モノトーンのように色調を落とした日本の場面から、
一転すると中国奥地(雲南省麗江)は、総天然色で、
騒音入り乱れ、風や臭いさえも感じられる。
黒沢明の世界のような、黒い瓦屋根のつづく古い木造建築の町並み。
日本人の文化は遠い昔、このあたりと確実につながっていたのだなあ
とおもいながら、
自分は映画の中の人となり、無口な健さんと同化していた(^^;)

波瀾万丈でも神出鬼没でもなく。
泣き叫ぶことも、抱腹絶倒もない。
おまけに主役の高倉健以外は中国の人たちはみんな素人なのだ。

しかし張芸謀(チャン・イーモウ)と高倉健のコンビは、
みごとに、この地味な映画を、最高水準のレベルに昇華させている。

村人総出で歓迎する巨大食卓のシーン
別れをおしむ少年が「初恋の来た道」のように走る場面などなど、
一コマ一コマが完璧な映像美に貫かれている。

高倉健は背中で演技するといわれるが、
健さんの出演した203本の映画は、この作品のためにあったのではないか。
(息子の夫人役をじつに見事に演じていた寺島しのぶは、あの「緋牡丹のお竜」藤純子の娘さんだよね。健さんも74歳なわけだ)

「インターネットの時代だからこそ、
 顔と顔とを会わせたコミュニケーションの大事さを痛感している。」
というチャン監督。

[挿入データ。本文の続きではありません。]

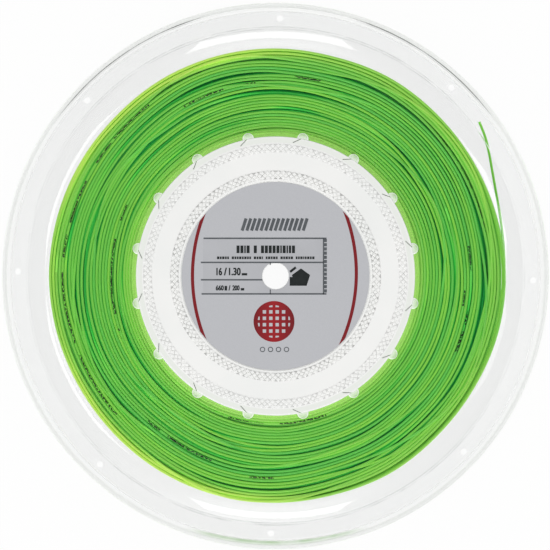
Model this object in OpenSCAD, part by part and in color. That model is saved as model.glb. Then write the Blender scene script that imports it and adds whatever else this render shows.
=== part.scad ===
// String reel: a clear two-flange reel that holds a full winding of racket string.
// It lies flat. The origin is on the spindle's axis, in the plane that the rear rim rests on.

/* [Flanges] */
// Outer diameter of both flanges
flange_d = 250; // [242:1:290]
// Wall thickness of a flange
flange_wall = 1.6; // [1.2:0.1:2.2]
// Radial width of the raised rim
rim_w = 2.3; // [1.8:0.1:3.2]
// Height of the rim above the land beside it
rim_h = 1.2; // [0.9:0.1:2]
// Radial width of the flat land that holds the tail holes
land_w = 8.7; // [7.6:0.1:10]
// Radial width of the slope between the web and the land
slope_w = 9.5; // [7:0.1:9.5]
// How far the slope leads the flange away from the winding
slope_rise = 2; // [1:0.1:2.4]
// Diameter of the small holes that hold the string's tail
tail_hole_d = 2.4; // [1.8:0.1:3]
// Distance from the flange's edge to the centre of a tail hole
tail_hole_inset = 7.5; // [7:0.1:8]

/* [Drum] */
// Distance across the flats of the drum that the string is wound on
drum_d = 126.8; // [118:0.2:132]
// Wall thickness of the drum
drum_wall = 2.4; // [1.8:0.1:3.2]
// Flats of the drum, with a round post at each corner
drum_sides = 16; // [14:2:18]
// Diameter of a corner post
post_d = 4.8; // [4:0.1:5.4]

/* [Winding] */
// Width of the winding space between the flanges
winding_w = 16; // [13:0.5:20]
// Outer diameter of the winding
winding_d = 207.6; // [190:0.2:208]
// Diameter of the string
string_d = 1.3; // [1.15:0.01:1.35]

/* [Hub] */
// Diameter of the spindle bore
bore_d = 12; // [9:0.5:16]
// Wall thickness of the sleeve that lines the bore
sleeve_wall = 2; // [1.4:0.1:3]
// Thickness of a hub cap's plate
cap_wall = 1.6; // [1.4:0.1:2.4]
// Thickness of the lip by which a hub cap holds its flange down
lip_h = 1.2; // [0.8:0.1:1.8]
// Length of the cap's spigot inside the drum
spigot_l = 5; // [3:0.5:6]
// Wall thickness of the cap's spigot
spigot_wall = 2.2; // [1.6:0.1:3]
// Width of the inner knurled band
inner_band_w = 4.4; // [3.5:0.1:5]
// Width of the outer knurled band
outer_band_w = 4.5; // [3.5:0.1:5]
// Height of the knurled bands above the cap
band_h = 0.3; // [0.2:0.05:0.5]
// Radial ribs inside the hub
rib_count = 8; // [6:1:12]
// Thickness of the ribs and of their ring
rib_wall = 1.5; // [1.2:0.1:2]

/* [Labels] */
// Diameter of a label
label_d = 86; // [80:0.5:88]
// Thickness of a label
label_t = 0.25; // [0.2:0.05:0.4]
// Depth of the recess that a label lies in
recess_h = 0.6; // [0.5:0.05:0.8]

/* [Hidden] */
$fn = 96;

// Clearances: one for string against its neighbours, one for a plug in its socket
string_fit = 0.1;
spigot_fit = 0.2;
sleeve_fit = 0.05;
label_fit = 0.4;
post_fit = 0.3;
edge = 0.4; // chamfer on rims and cap edges

// Heights are counted from the middle plane, and the reel is then lifted to rest on z = 0
web_z = winding_w / 2;
land_z = web_z + slope_rise;
rim_z = land_z + flange_wall + rim_h;
lip_z = web_z + flange_wall;
cap_z = lip_z + lip_h;
plate_z = cap_z - cap_wall;
floor_z = cap_z - recess_h;

flange_r = flange_d / 2;
rim_r = flange_r - rim_w;
land_r = rim_r - land_w;
web_r = land_r - slope_w;
tail_hole_r = flange_r - tail_hole_inset;
tail_holes = 8;
tail_hole_start = -1; // angle of the first hole, with +X at 0
tail_hole_gaps = [48, 42]; // the spacing alternates between these two angles

drum_r = drum_d / 2;
drum_bore_r = drum_r - drum_wall;
post_r = post_d / 2;
spigot_r = drum_bore_r - spigot_fit;
bore_r = bore_d / 2;
sleeve_r = bore_r + sleeve_wall;
label_r = label_d / 2;
recess_r = label_r + label_fit;
inner_band_r = recess_r + 0.7;
slit_w = 0.4;
slit_l = 3.2;
label_hole_fit = 0.2;
rib_ring_r = label_r - 1;
collar_r = sleeve_r + sleeve_fit + rib_wall;

// The string's outer layer: loops spiral out over the front face, then wind round the edge
steps = 24; // rings in a loop
turns_sides = 6;
string_r = string_d / 2;
turn_r = winding_d / 2 - string_r; // centre line of the outermost loops
turn_z = web_z - string_fit - string_r;
bulk_r = turn_r - string_r - string_fit;
bulk_z = turn_z - string_r - string_fit;
edge_gap = 0.5;
face_gap = 1.05;
max_loops = 24;
lead_bend = 2 * string_d;
lead_r = drum_r + string_fit + string_d; // where the lead has run straight for one diameter
first_r = lead_r + lead_bend;
edge_loops = floor(2 * turn_z / (string_d + edge_gap));
face_loops = min(max_loops - edge_loops, floor((turn_r - first_r) / (string_d + face_gap)));
edge_rings = edge_loops * steps - 1;
face_rings = face_loops * steps;

// The free tail leaves the last loop, lies down the rear flange's slope and ends on its land
tail_sides = 8;
tail_points = [
    [100.0, -25.4, 5.55], [100.9, -22, 5.55], [101.8, -18.5, 5.55], [102.6, -15, 5.55],
    [103.4, -11.5, 5.55], [104.1, -8, 5.55], [104.7, -4.5, 5.5], [105.1, -1, 5.45],
    [105.3, 2.5, 5.4], [105.4, 6, 5.4], [105.3, 9.5, 5.35], [105.1, 13, 5.3],
    [104.8, 16.5, 5.25], [104.4, 20, 5.2], [104.0, 23.5, 5.15], [103.5, 27, 5.1],
    [103.0, 30.5, 5.0], [102.4, 34, 4.85], [101.8, 37.5, 4.75], [101.2, 41, 4.6],
    [100.6, 44.5, 4.4], [100.0, 48, 4.25], [99.4, 51.5, 4.0], [98.8, 55, 3.75],
    [98.1, 58.5, 3.6], [97.2, 62, 3.6], [96.1, 65.5, 3.6], [94.9, 68.5, 3.6], [93.8, 71, 3.6]];

clear_plastic = [0.93, 0.95, 0.94, 0.35];
milky_plastic = [0.95, 0.95, 0.94];
label_grey = [0.72, 0.73, 0.75];
string_green = [0.42, 0.76, 0.25];

function unit(v) = v / norm(v);
function polar(r, a, z = 0) = [r * cos(a), r * sin(a), z];
function heading(p, i) = unit(p[min(i + 1, len(p) - 1)] - p[max(i - 1, 0)]);
function ring(c, t, r, sides) =
    let (across = unit(cross([0, 0, 1], t)), up = cross(t, across))
    [for (k = [0:sides - 1]) c + r * cos(360 * k / sides) * across + r * sin(360 * k / sides) * up];

// A closed tube of diameter d with a ring of points at each point of p
module tube(p, d, sides) {
    last = (len(p) - 1) * sides;
    points = [for (i = [0:len(p) - 1]) each ring(p[i], heading(p, i), d / 2, sides)];
    walls = [for (i = [0:len(p) - 2], k = [0:sides - 1])
        let (a = i * sides + k, b = i * sides + (k + 1) % sides)
        each [[a, a + sides, b + sides], [a, b + sides, b]]];
    ends = [for (k = [1:sides - 2]) each [[0, k, k + 1], [last, last + k + 1, last + k]]];
    polyhedron(points = points, faces = [each walls, each ends]);
}

// The route of the outer layer, one unbroken line from the drum to the last loop's end
lead_path = [
    polar(lead_r - string_d, 0, turn_z),
    for (a = [0:18:90]) [lead_r + lead_bend * sin(a), lead_bend * (1 - cos(a)), turn_z]];
face_path = [for (k = [1:face_rings])
    polar(first_r + (turn_r - first_r) * k / face_rings, 360 * k / steps, turn_z)];
// Each edge loop drops by the same step, most of it early, so that it clears the last face loop
edge_drop = 2 * turn_z / edge_loops;
edge_path = [for (k = [1:edge_rings])
    polar(turn_r, 360 * k / steps,
        turn_z - edge_drop * (floor(k / steps) + sin(90 * (k % steps) / steps)))];
end_angle = 360 * edge_rings / steps;
end_point = edge_path[edge_rings - 1] + polar(string_d, end_angle + 90);
turns_path = [each lead_path, each face_path, each edge_path, end_point];

turns_gap = min([for (i = [0:len(turns_path) - 1], j = [i + steps / 2:1:len(turns_path) - 1])
    norm(turns_path[i] - turns_path[j])]) - string_d;
echo(loops = face_loops + edge_loops, turns_gap = turns_gap);

// Puts what is built round the middle plane at its height above the surface below
module lift() {
    translate([0, 0, rim_z]) children();
}

// Many-sided outline with its corners at equal steps of the angle, from start on
module even_outline(corner_r, corners, start = 0) {
    polygon([for (k = [0:corners - 1])
        [corner_r * cos(start + 360 * k / corners), corner_r * sin(start + 360 * k / corners)]]);
}

// The drum seen along its axis: flats with a round post at each corner, all grown by a clearance
module drum_outline(grow = 0) {
    half_side = 180 / drum_sides;
    even_outline((drum_r + grow) / cos(half_side), drum_sides, half_side);
    for (k = [0:drum_sides - 1])
        rotate(half_side * (2 * k + 1)) translate([drum_r, 0]) circle(r = post_r + grow);
}

// One flange, built as the front one: a flat web, a slope, a land with tail holes, and a rim
module flange() {
    difference() {
        rotate_extrude() polygon([
            [drum_bore_r, web_z], [web_r, web_z], [land_r, land_z], [flange_r - edge, land_z],
            [flange_r, land_z + edge], [flange_r, rim_z - edge], [flange_r - edge, rim_z],
            [rim_r + edge, rim_z], [rim_r, rim_z - edge], [rim_r, land_z + flange_wall],
            [land_r, land_z + flange_wall], [web_r, lip_z], [drum_bore_r, lip_z]]);
        for (k = [0:tail_holes - 1]) {
            pair = floor(k / 2) * (tail_hole_gaps[0] + tail_hole_gaps[1]);
            rotate(tail_hole_start + pair + (k % 2) * tail_hole_gaps[0])
                translate([tail_hole_r, 0, web_z]) cylinder(d = tail_hole_d, h = rim_z, $fn = 32);
        }
    }
}

// One hub cap, built as the front one: a plate with a label recess and two knurled bands, a lip
// over the flange, slit beside each post, and a spigot that plugs into the drum
module hub_cap() {
    inner_end = inner_band_r + inner_band_w;
    outer_start = spigot_r - outer_band_w;
    difference() {
        rotate_extrude() polygon([
            [sleeve_r + sleeve_fit, plate_z], [sleeve_r + sleeve_fit, floor_z],
            [recess_r, floor_z], [recess_r, cap_z], [inner_band_r, cap_z],
            [inner_band_r, cap_z + band_h], [inner_end, cap_z + band_h], [inner_end, cap_z],
            [outer_start, cap_z], [outer_start, cap_z + band_h], [spigot_r, cap_z + band_h],
            [spigot_r, cap_z], [drum_r - edge, cap_z], [drum_r, cap_z - edge], [drum_r, lip_z],
            [spigot_r, lip_z], [spigot_r, web_z - spigot_l],
            [spigot_r - spigot_wall, web_z - spigot_l], [spigot_r - spigot_wall, plate_z]]);
        for (k = [0:drum_sides - 1])
            rotate((2 * k + 1) * 180 / drum_sides + asin(post_r / drum_r))
                translate([drum_r - slit_l, -slit_w / 2, web_z])
                    cube([2 * slit_l, slit_w, cap_z]);
    }
}

// One label, built as the front one
module label() {
    translate([0, 0, floor_z]) difference() {
        cylinder(r = label_r, h = label_t);
        translate([0, 0, -label_t]) cylinder(r = bore_r + label_hole_fit, h = 3 * label_t);
    }
}

module rear_flange() {
    color(clear_plastic) lift() mirror([0, 0, 1]) flange();
}

module front_flange() {
    color(clear_plastic) lift() flange();
}

module drum() {
    color(milky_plastic) lift() translate([0, 0, -web_z]) linear_extrude(winding_w) difference() {
        drum_outline();
        circle(r = drum_bore_r);
    }
}

module rear_hub_cap() {
    color(milky_plastic) lift() mirror([0, 0, 1]) hub_cap();
}

module front_hub_cap() {
    color(milky_plastic) lift() hub_cap();
}

// The tube that lines the spindle bore, from the floor of one recess to that of the other
module spindle_sleeve() {
    color(milky_plastic) lift() difference() {
        translate([0, 0, -floor_z]) cylinder(r = sleeve_r, h = 2 * floor_z);
        translate([0, 0, -2 * floor_z]) cylinder(r = bore_r, h = 4 * floor_z);
    }
}

// Ribs between the two cap plates, from a collar round the sleeve to a ring under the labels' edge
module hub_ribs() {
    color(milky_plastic) lift() translate([0, 0, -plate_z]) linear_extrude(2 * plate_z) {
        difference() {
            circle(r = rib_ring_r);
            circle(r = rib_ring_r - rib_wall);
        }
        difference() {
            union() {
                circle(r = collar_r);
                for (k = [0:rib_count - 1])
                    rotate(360 * k / rib_count) translate([0, -rib_wall / 2])
                        square([rib_ring_r - rib_wall / 2, rib_wall]);
            }
            circle(r = sleeve_r + sleeve_fit);
        }
    }
}

module rear_label() {
    color(label_grey) lift() mirror([0, 0, 1]) label();
}

module front_label() {
    color(label_grey) lift() label();
}

// The inner layers of the winding as one plain ring that fits round the drum and its posts
module string_bulk() {
    color(string_green) lift() translate([0, 0, -web_z + string_fit])
        linear_extrude(web_z - string_fit + bulk_z) difference() {
            even_outline(bulk_r, steps);
            drum_outline(post_fit);
        }
}

// The outer layer of the winding: one string, over the front face and round the edge
module string_turns() {
    color(string_green) lift() tube(turns_path, string_d, turns_sides);
}

// The string's loose end
module string_tail() {
    color(string_green) tube(tail_points, string_d, tail_sides);
}

rear_flange();
front_flange();
drum();
rear_hub_cap();
front_hub_cap();
spindle_sleeve();
hub_ribs();
rear_label();
front_label();
string_bulk();
string_turns();
string_tail();
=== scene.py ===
# %% [markdown]
# # A reel of racket string
# A stringer buys racket string by the reel: two clear flanges on a milky drum, and 200 metres of
# string wound between them. The frame below is the measured model. It never changes here. Each
# new piece takes the place of a plain solid of the frame and gives it the form and the finish of
# the real part, so the frame says where everything goes and how large it may be.

# %% Load the fixed frame
import math

import bpy
import numpy as np
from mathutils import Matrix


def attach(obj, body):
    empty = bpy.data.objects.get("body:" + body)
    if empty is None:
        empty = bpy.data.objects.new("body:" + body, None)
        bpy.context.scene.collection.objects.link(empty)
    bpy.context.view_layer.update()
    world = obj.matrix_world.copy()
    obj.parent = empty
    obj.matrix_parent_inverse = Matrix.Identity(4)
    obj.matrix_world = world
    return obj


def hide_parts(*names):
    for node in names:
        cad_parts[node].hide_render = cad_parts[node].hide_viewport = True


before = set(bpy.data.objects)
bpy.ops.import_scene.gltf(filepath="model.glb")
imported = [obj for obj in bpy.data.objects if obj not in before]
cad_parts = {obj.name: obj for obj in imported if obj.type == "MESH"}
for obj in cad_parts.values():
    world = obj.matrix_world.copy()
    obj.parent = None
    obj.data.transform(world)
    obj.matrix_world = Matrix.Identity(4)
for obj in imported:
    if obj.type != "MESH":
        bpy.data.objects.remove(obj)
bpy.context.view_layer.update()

MM = 0.001

# %% [markdown]
# ## Camera
# The reel lies flat and is seen from straight above, as on a copy stand. A long lens from three
# metres up keeps the rim and the rear flange almost the same size, so the reel looks as round and
# as flat as it does on a shelf page. The lens follows from the width that the picture spans at the
# height of the upper rim.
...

まさに同感だ。

あの首相のもとで、アジアに背をむけた孤立「外交」のなかで、
人間と人間は、民族と国家をこえて、何を信じ、こころ通わすのか。

昨日DVDでみた「ヒトラー最期の12日間」が、
600万人のユダヤ人虐殺などにふれず、なんだかな、、、
と不完全燃焼させられたような気持ちになっていたなかで、
日本が侵略した中国の人たちと、
人と人とのこころの交流、信頼について
考えることのきっかけを提示した意味はとても大きいと思う。

しかし、練馬のシネコンの180席は、
日曜日の午後5時とはいえ、4分の1程度の入り。
団塊のカップルが目立ちました。
この映画、一人でも多くの人に、映画館でじっくりみてほしい。
号泣はしないがじんわり心底泣けます。